WASHINGTON -- A doctor's account of his frantic efforts to save the life of fatally wounded U.S. President Abraham Lincoln has been rediscovered in the United States, after being lost to history for 147 years.

On April 14, 1865, Charles Leale happened to be in the same Washington theater as the U.S. president, watching the play "My American Cousin," when he heard a gunshot and saw a man leap onto the stage.

Leale, 23, the first person to tend to Lincoln's wounds, documented the tragic encounter in a 21-page handwritten report.

A copy of Leale's notes from that tragic night found its way to the National Archives, America's massive repository of historical documents, where — until last month — it had been overlooked for a century and a half.

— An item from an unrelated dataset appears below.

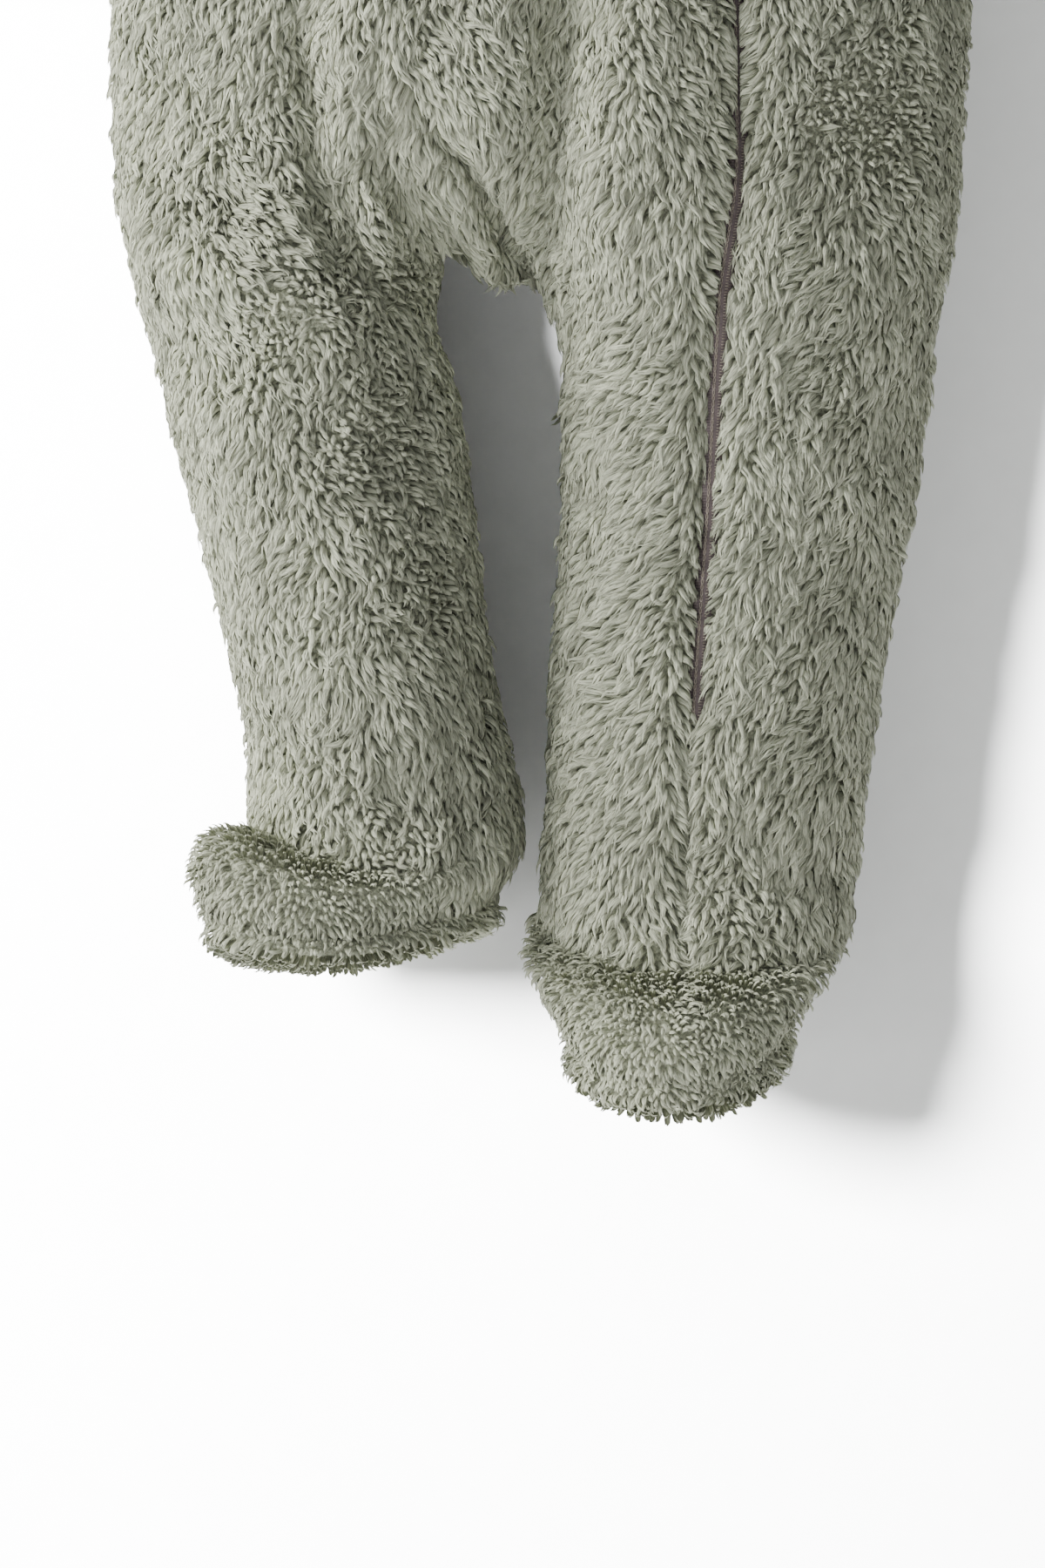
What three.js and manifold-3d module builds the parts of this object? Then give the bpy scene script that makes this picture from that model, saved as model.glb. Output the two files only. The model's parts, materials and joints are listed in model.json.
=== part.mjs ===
// A footed onesie for a one-year-old, sewn from long-pile fleece, hanging filled out and hollow.
// The front is crossed by a zip that runs from the neck down the wearer's left leg.
// Units are millimetres. +X is the wearer's left, +Y is the back, +Z is up.
// The origin is the middle of the neck opening, level with the neck ends of the shoulder seams.
//
// The outer face of the pile is one net of four-sided cells, worked out row by row from the tables.
// Each sewn piece takes its own cells of that net and gives them the thickness of the cloth.

import * as THREE from "three";
import { mergeVertices } from "three/addons/utils/BufferGeometryUtils.js";
import Module from "manifold-3d";

// Cloth and seams
const CLOTH = 7; // knitted backing and standing pile together
const SEAM_GAP = 0.4; // between two pieces that are sewn together
const SEAM_SINK = 1.6; // how far the pile dips at a seam
const COLOUR = { pile: 0xa0a290, tape: 0x5c5251, coil: 0x7d6e69, metal: 0x8d8680 };

// Cells round each half of the garment, and up the parts of it
const CELLS = {
  zipToSide: 9,
  zipToSplit: 11,
  sideToInseam: 14,
  inseamToSplit: 3,
  back: 12,
  shoulderLeft: 5,
  shoulderRight: 6,
  yoke: 9,
  crotch: 4,
  gusset: 5,
  footWall: 6,
};

// Neck and shoulders, as half widths, depths and drops from the origin
const NECK = { halfWidth: 60, frontDepth: 38, backDepth: 29, frontDrop: 42, backDrop: 10 };
const SHOULDER_TIP = { x: 128, z: -38 };
const UNDERARM = { x: 150, z: -165 };
const ARMHOLE_DEPTH = { front: 40, back: 36 };

// How square the sections are: 1 is an ellipse
const FULLNESS = { trunk: 0.8, leg: 0.92 };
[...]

It was found by a researcher with The Papers of Abraham Lincoln Project, a historical group which announced the find this week.

"It is truly a first draft of history," Stowell said.

The historic document was found by a researcher, Helena Iles Papaioannou, among hundreds of boxes of old medical reports.

Lincoln — who led the country into a bloody civil war, but preserved the union and ended slavery — was shot by assassin John Wilkes Booth, an actor and Confederate sympathizer.

Outraged by the South's defeat in the war between southern and northern states, Booth carried out a carefully devised plot to kill Lincoln, the first U.S. president to be assassinated.